** begin **
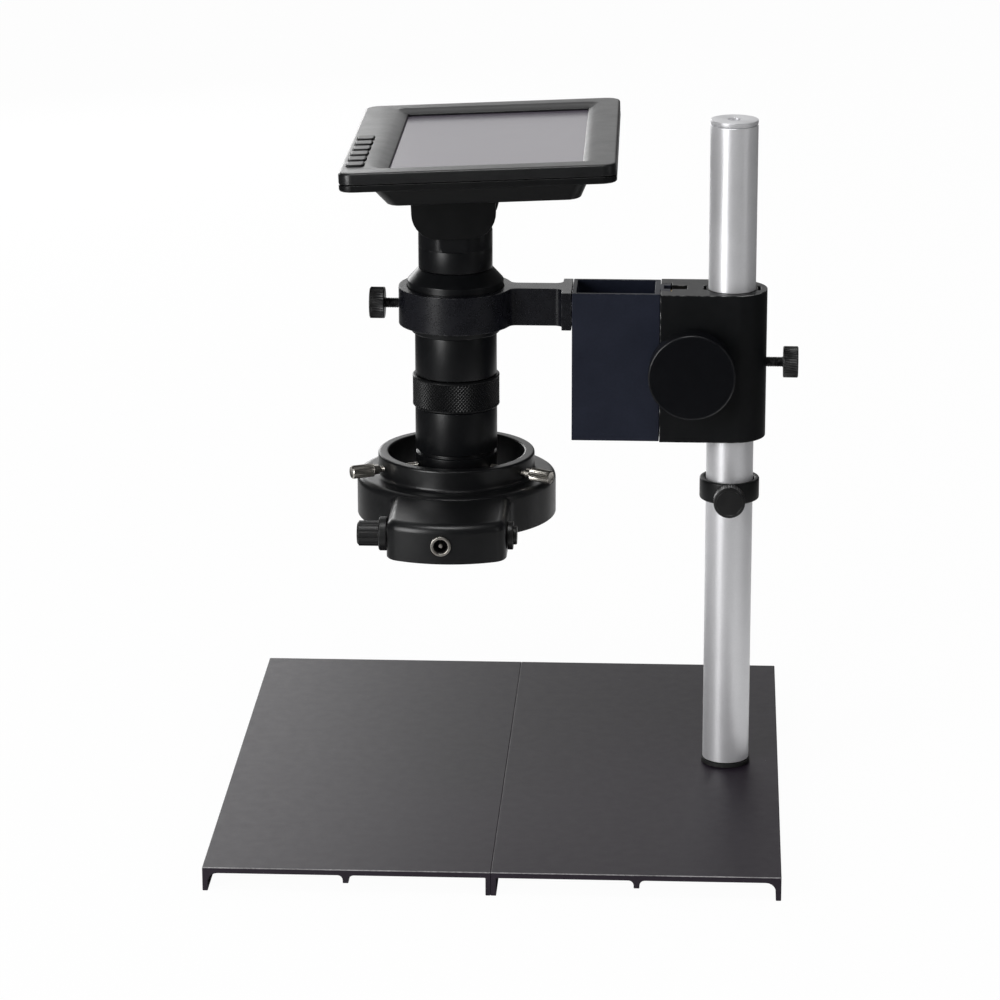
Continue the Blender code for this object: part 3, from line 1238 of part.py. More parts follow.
def make_light_insides(light, bottom):
    """The board with its ring of LEDs, facing down, and the clear cover under it."""
    inner = OPENING_INNER + SEAT_GAP
    outer = LIGHT_CAVITY - SEAT_GAP
    board_bottom = bottom + LED_BOARD_RECESS
    cover_bottom = bottom + COVER_RECESS
    board = turned("led_board",
                   [(inner, board_bottom + LED_BOARD_THICKNESS), (outer, board_bottom + LED_BOARD_THICKNESS),
                    (outer, board_bottom), (inner, board_bottom)],
                   finish("led_board_white", WHITE, 0.5), FINE, ring=True, parent=light)
    leds = bmesh.new()
    height = LED_HEIGHT + LED_BOARD_THICKNESS / 2
    for radius, count in zip(LED_RINGS, LED_COUNTS):
        for number in range(count):
            turn = Matrix.Rotation(2 * math.pi * (number + 0.5) / count, 4, "Z")
            where = turn @ Matrix.Translation((radius, 0, board_bottom - LED_HEIGHT + height / 2))
            cube = bmesh.ops.create_cube(leds, size=1)["verts"]
            bmesh.ops.scale(leds, vec=(LED_SIDE, LED_SIDE, height), verts=cube)
            bmesh.ops.transform(leds, matrix=where, verts=cube)
    join(board, place("led_blocks", mesh_from(leds, "led_blocks"), None, parent=light))
    turned("light_cover",
           [(inner, cover_bottom + COVER_THICKNESS), (outer, cover_bottom + COVER_THICKNESS),
            (outer, cover_bottom), (inner, cover_bottom)],
           finish("light_cover_clear", WHITE, 0.2), FINE, ring=True, parent=light)


def ribbed_outline(radius, ribs, depth):
    """A round outline with shallow V grooves, for a ribbed grip."""
    points = []
    for rib in range(ribs):
        start = 360 * rib / ribs
        points += arc((0, 0), radius, start, start + 240 / ribs, 2)
        points += arc((0, 0), radius - depth, start + 300 / ribs, start + 301 / ribs, 1)[:1]
    return points


def make_box_parts(light, housing):
    height = PLATE_TOP + BOX_PART_HEIGHT
    wall_outside = BOX_HALF_WIDTH
    jack_front = math.sqrt(BOX_FRONT_RADIUS ** 2 - JACK_OFFSET ** 2) + SEAT_GAP
    back = jack_front + JACK_RING - JACK_LENGTH
    front = jack_front + JACK_RING
    turned("dc_jack",
           [(0, front - JACK_PIN_SETBACK), (JACK_PIN_RADIUS, front - JACK_PIN_SETBACK),
            (JACK_PIN_RADIUS, front - JACK_BORE_DEPTH), (JACK_BORE_RADIUS, front - JACK_BORE_DEPTH),
            (JACK_BORE_RADIUS, front), (JACK_RING_RADIUS, front), (JACK_RING_RADIUS, jack_front),
            (JACK_BARREL_RADIUS, jack_front), (JACK_BARREL_RADIUS, back), (0, back)],
           finish("jack_nickel", NICKEL, 0.25, 1.0), MEDIUM,
           location=(JACK_OFFSET, 0, height), rotation=ALONG_MINUS_Y, parent=light)
    side_y = -DIMMER_FROM_LENS
    pot_face = wall_outside - BOX_WALL - SEAT_GAP
    pot_back = pot_face - POT_LENGTH
    shaft_end = wall_outside + DIMMER_SHAFT_PROUD
    where = {"location": (0, side_y, height), "parent": light}
    turned("dimmer_pot",
           [(0, shaft_end), (DIMMER_SHAFT_RADIUS, shaft_end), (DIMMER_SHAFT_RADIUS, pot_face),
            (POT_RADIUS, pot_face), (POT_RADIUS, pot_back), (0, pot_back)],
           finish("pot_steel", STEEL, 0.4, 1.0), 24, rotation=ALONG_MINUS_X, **where)
    knob_start = wall_outside + SEAT_GAP
    knob_end = knob_start + KNOB_SKIRT + KNOB_GRIP
    knob_bore = DIMMER_SHAFT_RADIUS + SEAT_GAP
    bore_end = shaft_end + SEAT_GAP
    soft = KNOB_RIB_DEPTH
    core_radius = KNOB_GRIP_RADIUS - 1.2 * KNOB_RIB_DEPTH
    knob = turned("dimmer_knob",
                  [(0, knob_end), (core_radius - soft, knob_end), (core_radius, knob_end - soft),
                   (core_radius, knob_start + KNOB_SKIRT), (KNOB_SKIRT_RADIUS - soft, knob_start + KNOB_SKIRT),
                   (KNOB_SKIRT_RADIUS, knob_start + KNOB_SKIRT - soft), (KNOB_SKIRT_RADIUS, knob_start),
                   (knob_bore, knob_start), (knob_bore, bore_end), (0, bore_end)],
                  finish("dimmer_black", BLACK, 0.5), MEDIUM, rotation=ALONG_MINUS_X, **where)
    ribs = prism("dimmer_ribs", ribbed_outline(KNOB_GRIP_RADIUS, KNOB_RIBS, KNOB_RIB_DEPTH),
                 KNOB_GRIP - soft, None, holes=[circle(core_radius - 2 * soft, MEDIUM)],
                 location=(-(knob_start + KNOB_SKIRT - soft / 2), side_y, height),
                 rotation=ALONG_MINUS_X, parent=light)
    join(knob, ribs)
    fuse_start = wall_outside + SEAT_GAP
    collar_end = fuse_start + FUSE_COLLAR
    cap_end = collar_end + FUSE_CAP
    turned("fuse_holder",
           [(0, cap_end), (FUSE_CAP_RADIUS - soft, cap_end), (FUSE_CAP_RADIUS, cap_end - soft),
            (FUSE_CAP_RADIUS, collar_end), (FUSE_COLLAR_RADIUS - soft, collar_end),
            (FUSE_COLLAR_RADIUS, collar_end - soft), (FUSE_COLLAR_RADIUS, fuse_start),
            (FUSE_BODY_RADIUS, fuse_start), (FUSE_BODY_RADIUS, cap_end - FUSE_CAP - FUSE_BODY),
            (0, cap_end - FUSE_CAP - FUSE_BODY)],
           finish("fuse_black", BLACK, 0.45), 24, rotation=ALONG_X, **where)
    through = 4 * BOX_WALL
    cut(housing,
        rod("jack_hole", JACK_BARREL_RADIUS + BOLT_PLAY, through, sides=24,
            location=(JACK_OFFSET, -BOX_FRONT_RADIUS, height), rotation=ALONG_MINUS_Y, parent=light),
        rod("pot_hole", DIMMER_SHAFT_RADIUS + BOLT_PLAY, through, sides=20,
            location=(-wall_outside, side_y, height), rotation=ALONG_X, parent=light),
        rod("fuse_hole", FUSE_BODY_RADIUS + BOLT_PLAY, through, sides=20,
            location=(wall_outside, side_y, height), rotation=ALONG_X, parent=light))
    block("control_board", (CONTROL_BOARD_WIDTH, CONTROL_BOARD_DEPTH, CONTROL_BOARD_THICKNESS),
          finish("control_board_green", BOARD_GREEN, 0.5),
          location=(0, -(LIGHT_RADIUS + BOX_FRONT_RADIUS) / 2, PLATE_TOP + CONTROL_BOARD_HEIGHT), parent=light)


def make_light_screws(light, housing):
    """Three thumbscrews that centre the light on the lens's front cell."""
    nickel = finish("light_screw_nickel", NICKEL, 0.3, 1.0)
    height = PLATE_TOP + LIGHT_SCREW_HEIGHT
    tip = FRONT_CELL_RADIUS + SEAT_GAP
    reach = LIGHT_SCREW_REACH
    head = reach - LIGHT_SCREW_HEAD
    neck = head - LIGHT_SCREW_NECK
    edge = LIGHT_SCREW_RADIUS / 4
    profile = [(0, reach), (LIGHT_SCREW_HEAD_RADIUS - edge, reach), (LIGHT_SCREW_HEAD_RADIUS, reach - edge),
               (LIGHT_SCREW_HEAD_RADIUS, head + edge), (LIGHT_SCREW_HEAD_RADIUS - edge, head),
               (LIGHT_SCREW_NECK_RADIUS, head), (LIGHT_SCREW_RADIUS, neck), (LIGHT_SCREW_RADIUS, tip + edge),
               (LIGHT_SCREW_RADIUS - edge, tip), (0, tip)]
    wall_middle = (LIGHT_OPENING_RADIUS + LIGHT_COLLAR_RADIUS) / 2
    for number, angle in enumerate(LIGHT_SCREW_ANGLES, 1):
        turn = math.radians(angle)
        rotation = (0, math.radians(90), turn)
        turned(f"light_screw_{number}", profile, nickel, SMALL,
               location=(0, 0, height), rotation=rotation, parent=light)
        cut(housing, rod(f"light_screw_hole_{number}", LIGHT_SCREW_RADIUS + BOLT_PLAY,
                         2 * (LIGHT_COLLAR_RADIUS - LIGHT_OPENING_RADIUS),
                         location=(wall_middle * math.cos(turn), wall_middle * math.sin(turn), height),
                         rotation=rotation, parent=light))


make_base()
make_pillar()
make_collar()
make_block()
make_focus_drive()
slider_box = make_slider()
make_arm(slider_box)
make_lens()
hinge_seat = holder("hinge_seat", (LENS_X, AXIS_Y, HINGE_Z), (SCREEN_LEAN, 0, SCREEN_TURN))
screen_hinge = holder("screen_hinge", (0, 0, 0), (0, SCREEN_TILT, 0), hinge_seat)
bpy.context.view_layer.update()
make_camera(hinge_seat)
make_bracket(screen_hinge)
make_screen(screen_hinge)
light_axis = holder("light_axis", (LENS_X, AXIS_Y, 0))
bpy.context.view_layer.update()
make_light(light_axis)
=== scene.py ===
"""The looks of a digital microscope on its pillar stand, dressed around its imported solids.

Metres, +Z up, in the solids' own frame: the user sits on the -X side and the camera looks along +Y.
"""

import math

import bmesh
import bpy
from mathutils import Matrix, Vector
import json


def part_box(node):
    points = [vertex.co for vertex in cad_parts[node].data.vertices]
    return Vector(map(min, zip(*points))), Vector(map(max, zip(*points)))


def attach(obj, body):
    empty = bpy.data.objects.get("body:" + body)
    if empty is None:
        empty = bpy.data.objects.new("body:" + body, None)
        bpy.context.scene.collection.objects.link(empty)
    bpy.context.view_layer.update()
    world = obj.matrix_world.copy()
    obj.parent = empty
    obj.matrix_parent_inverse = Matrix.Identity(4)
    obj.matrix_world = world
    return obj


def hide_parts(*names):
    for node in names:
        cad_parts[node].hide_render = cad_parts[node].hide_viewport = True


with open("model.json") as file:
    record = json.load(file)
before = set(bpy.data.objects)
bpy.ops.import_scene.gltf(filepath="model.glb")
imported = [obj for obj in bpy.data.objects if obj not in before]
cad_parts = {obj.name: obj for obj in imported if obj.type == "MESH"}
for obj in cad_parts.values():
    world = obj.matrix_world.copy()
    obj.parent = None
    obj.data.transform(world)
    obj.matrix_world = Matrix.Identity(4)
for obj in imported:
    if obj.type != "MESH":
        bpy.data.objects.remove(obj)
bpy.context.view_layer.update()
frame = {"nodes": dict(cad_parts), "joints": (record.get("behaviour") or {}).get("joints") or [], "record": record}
nodes = frame["nodes"]
record = frame["record"]

# Camera: a long lens well in front of the stand and a little above it, turned slightly to the right.
# Its place and turn come from the base's corners, the pillar and the round rims in the photograph.
CAMERA_PLACE = (0.09202, -1.83198, 0.69979)
CAMERA_LENS, SENSOR_WIDTH, FARTHEST_SEEN = 147.41, 36, 60
CAMERA_PITCH, CAMERA_ROLL, CAMERA_YAW = 0.2957495, -0.0021711, -0.0535266


def set_up(name, data):
    """A new object in the scene, for the camera, a lamp or a mesh."""
    made = bpy.data.objects.new(name, data)
    bpy.context.scene.collection.objects.link(made)
    return made


camera = set_up("camera", bpy.data.cameras.new("camera"))
bpy.context.scene.camera = camera
camera.data.lens = CAMERA_LENS
camera.data.sensor_width = SENSOR_WIDTH
camera.data.clip_end = FARTHEST_SEEN
yaw = Matrix.Rotation(CAMERA_YAW, 3, "Z")
upright = Matrix(((1, 0, 0), (0, 0, -1), (0, 1, 0)))
pitch = Matrix.Rotation(CAMERA_PITCH, 3, "X")
roll = Matrix.Rotation(CAMERA_ROLL, 3, "Z")
right, down, ahead = roll @ pitch @ upright @ yaw
turned_view = Matrix((right, -down, -ahead)).transposed().to_4x4()
camera.matrix_world = Matrix.Translation(CAMERA_PLACE) @ turned_view

# Studio: a pale floor that keeps a faint shadow, a white surround, and soft boxes left, right, above and behind.
# In reflections the floor and the surround are dim in front, as behind a photographer, so black faces stay
# black. Each soft box has its name, place, size and power.
FLOOR_REACH, FLOOR_WHITE = 14, 0.97
FLOOR_PAPER, FLOOR_MIRRORED = (0.90, 0.90, 0.90), (0.075, 0.075, 0.075)
AMBIENT = 0.50
LAMPS_AIM = Vector((0, 0, 0.16))
SOFT_BOXES = (
    ("left_box", (-1.25, -1.50, 0.62), (0.70, 1.25), 23.0),
    ("right_box", (1.60, -0.90, 0.70), (0.50, 1.20), 1.2),
    ("top_box", (-0.15, -0.60, 1.85), (0.65, 0.50), 9.0),
    ("back_box", (-0.68, 1.50, 0.41), (0.95, 0.42), 5.2),
)


def node_of(tree, kind, **settings):
    made = tree.nodes.new(kind)
    for key, value in settings.items():
        setattr(made, key, value)
    return made


def wire(tree, value, socket):
    """Links a socket to the output given, or sets it to a plain number or colour."""
    if isinstance(value, (int, float)):
        socket.default_value = value
    elif isinstance(value, tuple):
        socket.default_value = (*value, 1)
    else:
        tree.links.new(value, socket)


def maths(tree, operation, *values, clamp=False):
    """A Math node on outputs or plain numbers, as its own output."""
    made = node_of(tree, "ShaderNodeMath", operation=operation, use_clamp=clamp)
    for value, socket in zip(values, made.inputs):
        wire(tree, value, socket)
    return made.outputs[0]


def ramp(tree, value, start, end, low=0.0, high=1.0):
    """A smooth step that goes from low at start to high at end."""
    made = node_of(tree, "ShaderNodeMapRange", interpolation_type="SMOOTHSTEP")
    for label, number in (("Value", value), ("From Min", start), ("From Max", end), ("To Min", low),
                          ("To Max", high)):
        wire(tree, number, made.inputs[label])
    return made.outputs["Result"]


def mixed_colour(tree, mask, first, second):
    made = node_of(tree, "ShaderNodeMix", data_type="RGBA")
    for value, socket in ((mask, made.inputs["Factor"]), (first, made.inputs[6]), (second, made.inputs[7])):
        wire(tree, value, socket)
    return made.outputs[2]


def mixed_shader(tree, share, first, second):
    made = node_of(tree, "ShaderNodeMixShader")
    for value, socket in zip((share, first, second), made.inputs):
        wire(tree, value, socket)
    return made.outputs[0]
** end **
TASK PROMPT: Copy out exactly the lines running from the one with "make_base()" to the one with "zip(*points))), Vector(map(max, zip(*points)))", including both ends, and nothing more.

EXERCISE OUTPUT:
make_base()
make_pillar()
make_collar()
make_block()
make_focus_drive()
slider_box = make_slider()
make_arm(slider_box)
make_lens()
hinge_seat = holder("hinge_seat", (LENS_X, AXIS_Y, HINGE_Z), (SCREEN_LEAN, 0, SCREEN_TURN))
screen_hinge = holder("screen_hinge", (0, 0, 0), (0, SCREEN_TILT, 0), hinge_seat)
bpy.context.view_layer.update()
make_camera(hinge_seat)
make_bracket(screen_hinge)
make_screen(screen_hinge)
light_axis = holder("light_axis", (LENS_X, AXIS_Y, 0))
bpy.context.view_layer.update()
make_light(light_axis)
=== scene.py ===
"""The looks of a digital microscope on its pillar stand, dressed around its imported solids.

Metres, +Z up, in the solids' own frame: the user sits on the -X side and the camera looks along +Y.
"""

import math

import bmesh
import bpy
from mathutils import Matrix, Vector
import json


def part_box(node):
    points = [vertex.co for vertex in cad_parts[node].data.vertices]
    return Vector(map(min, zip(*points))), Vector(map(max, zip(*points)))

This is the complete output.